Electronic design automation (EDA) technology is becoming increasingly sophisticated, allowing circuit designers to create highly complex integrated circuits with greater functionality and better performance.
The place and route (P&R) stage of circuit design typically involves multiple steps. The typical P&R tool first partitions design data (e.g., netlist) into a top level design and many block-level designs, outputting block-level circuit descriptions as Design Exchange Format (DEF) files. Boundary/timing constraints of the blocks are generated in standard formats such as Synopsis Design Constraints (SDC). Individual blocks are then flattened and processed by a block level P&R engine designed to process flat, non-hierarchical circuit blocks. The timing of individual blocks is obtained based on analysis by the block level engine. A block may be assigned a certain timing budget such as maximum/minimum input/output delays. The block-level P&R engine would find the optimal placement and routing implementation for the block designs, while ensuring all block-level timing budgets are met. After the block-level P&R, the block designs are translated into an abstract representation with necessary timing and physical boundary information, before they are incorporated into the top level design. If any of the block-level I/O budget is not met, the corresponding inter-block timing path may not reach closure. In such case, the blocks involved in the critical timing path will need to be re-budgeted. New SDC files will need to be regenerated and block-level P&R will need to be refined. This iterative process goes on until all block-level and inter-block timings are closed.

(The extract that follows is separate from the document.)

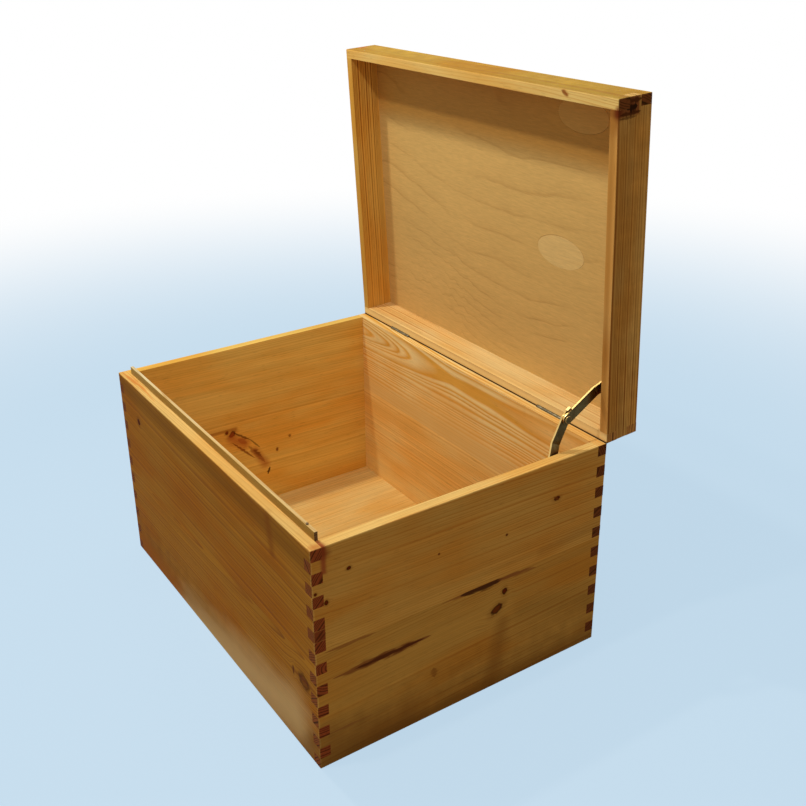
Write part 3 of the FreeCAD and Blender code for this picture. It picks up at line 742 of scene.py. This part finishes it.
stave("left", "upper", pith=(200, 400), lean=(0.6, 1.0), ring=1.9, early=left_early, late=left_late,
      end=side_end)
stave("right", "lower", pith=(-170, -180), lean=(1.2, 1.4), ring=2.3, contrast=0.55, end=side_end,
      knots=[(38.7, 98.7, 3.0, 0.8, 0, 1.0), (30.5, 83, 3.6, 1.7, 30, 0.9)],
      marks=[(stain_and_painted_light, (38, 0, 66), (26, 0, 4), 13, colour(134, 80, 26), 0.5),
             # The dark band along the foot of the right face is painted shade
             (stain_and_painted_light, (-150, 0, 6), (150, 0, 0), 12, colour(90, 50, 12), 0.35),
             (stain_and_painted_light, (60, 0, 68), (150, 0, 50), 22, colour(120, 76, 22), 0.3),
             (stain_and_painted_light, (-160, 0, 26), (-70, 0, 8), 34, colour(130, 80, 30), 0.5),
             (pitch_pocket, (-136, 0, 85.4), (-38, 0, 86), 5.4, colour(120, 56, 24), 0.75),
             (pitch_pocket, (-116, 0, 85.5), (-46, 0, 86), 3.2, colour(84, 36, 14), 0.9),
             (pitch_pocket, (-30, 0, 113.2), (72, 0, 112), 3.0, colour(150, 88, 36), 0.8),
             (pitch_pocket, (-10, 0, 113), (37, 0, 112.6), 6.0, colour(72, 34, 14), 0.92),
             (pitch_pocket, (30, 0, 113), (74, 0, 110), 3.0, colour(140, 80, 34), 0.7),
             (pitch_pocket, (-142, 0, 113.5), (-94, 0, 113), 2.6, colour(140, 80, 34), 0.7),
             (pitch_pocket, (-142, 0, 32), (-98, 0, 31.5), 1.6, colour(140, 84, 38), 0.6),
             (pitch_pocket, (-37, 0, 51), (-36, 0, 40), 5, pitch_brown, 0.5)])
stave("right", "upper", pith=(-180, 360), lean=(1, -0.5), ring=2.0, contrast=0.55, end=side_end,
      coat=colour(213, 182, 140),
      knots=[(94, 173, 1.7, 1.9, 0, 1.0), (-117, 183, 1.5, 1.2, 0, 1.0), (-138, 159.5, 2, 0.8, 0, 1.0),
             (-147, 170.5, 1.2, 1, 0, 1.0), (39, 156, 1, 1, 0, 1.0), (-32, 163.5, 0.8, 1, 0, 0.8)],
      marks=[(dark_block, (-150, 0, 126), (-139.7, 0, 136.5), 0.4, colour(122, 48, 24), 0.92),
             (pitch_pocket, (90, 0, 176), (97, 0, 170), 1.2, pitch_brown, 0.8),
             (stain_and_painted_light, (80, 0, 124), (150, 0, 128), 9, colour(120, 70, 22), 0.2),
             (pitch_pocket, (-149.5, 0, 127.5), (-141, 0, 136), 1.4, bark_brown, 0.7),
             (pitch_pocket, (-148, 0, 125), (-139, 0, 133), 1.2, bark_brown, 0.6),
             (dark_block, (-143, 0, 184), (-135, 0, 214), 3.6, colour(156, 72, 36), 0.85),
             (stain_and_painted_light, (-141, 0, 210), (-138, 0, 204), 8, colour(128, 48, 20), 0.75)])


# ---- Bottom -------------------------------------------------------------------------------------
# A 5 mm pine panel that slides in the grooves of the four boards, its grain running from front to
# back.

def eased_copy(name, node, finish, body, width, segments=2):
    """A node's own shape with its sharp edges eased, standing for it."""
    form = bmesh.new()
    form.from_mesh(frame["nodes"][node].data)
    bmesh.ops.remove_doubles(form, verts=form.verts, dist=0.001 * mm)
    flat_within = math.radians(0.5)
    bmesh.ops.dissolve_limit(form, angle_limit=flat_within, verts=form.verts, edges=form.edges)
    mesh = bpy.data.meshes.new(name)
    form.to_mesh(mesh)
    form.free()
    mesh.materials.append(finish)
    piece = settled(eased(new_object(name, mesh), width, segments))
    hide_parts(node)
    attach(piece, body)


bottom_place = Matrix.Translation((0, chest_middle, 0)) @ Matrix.Rotation(math.pi / 2, 4, "Z")
eased_copy("bottom_board", "bottom_panel", pine(
    "bottom pine", bottom_place, 1.0, 1.0, pith=(400, 30), lean=(0.6, 0.4), ring=3.5, contrast=0.5,
    early=colour(222, 186, 112), late=colour(190, 142, 70)),
    "chest", 0.5 * mm)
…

A number of issues exist in the typical P&R process. Since the process is broken down into several steps involving different data representations, data management is complex, expensive, and error-prone. The top level and the block level are processed using separate engines, which can lead to timing correlation and tool compatibility problems. Since the top level designers and block level designers typically only have access to data for their respective levels, the assignment and modification of timing budgets tend to be inflexible. Also, the process usually goes through multiple iterations that require extensive coordination between block level and top level designers. For example, the designers usually have to exchange modified data by exporting and importing different files and merge modified data into the overall design. As a result, the turn-around time required to achieve timing closure is often lengthy.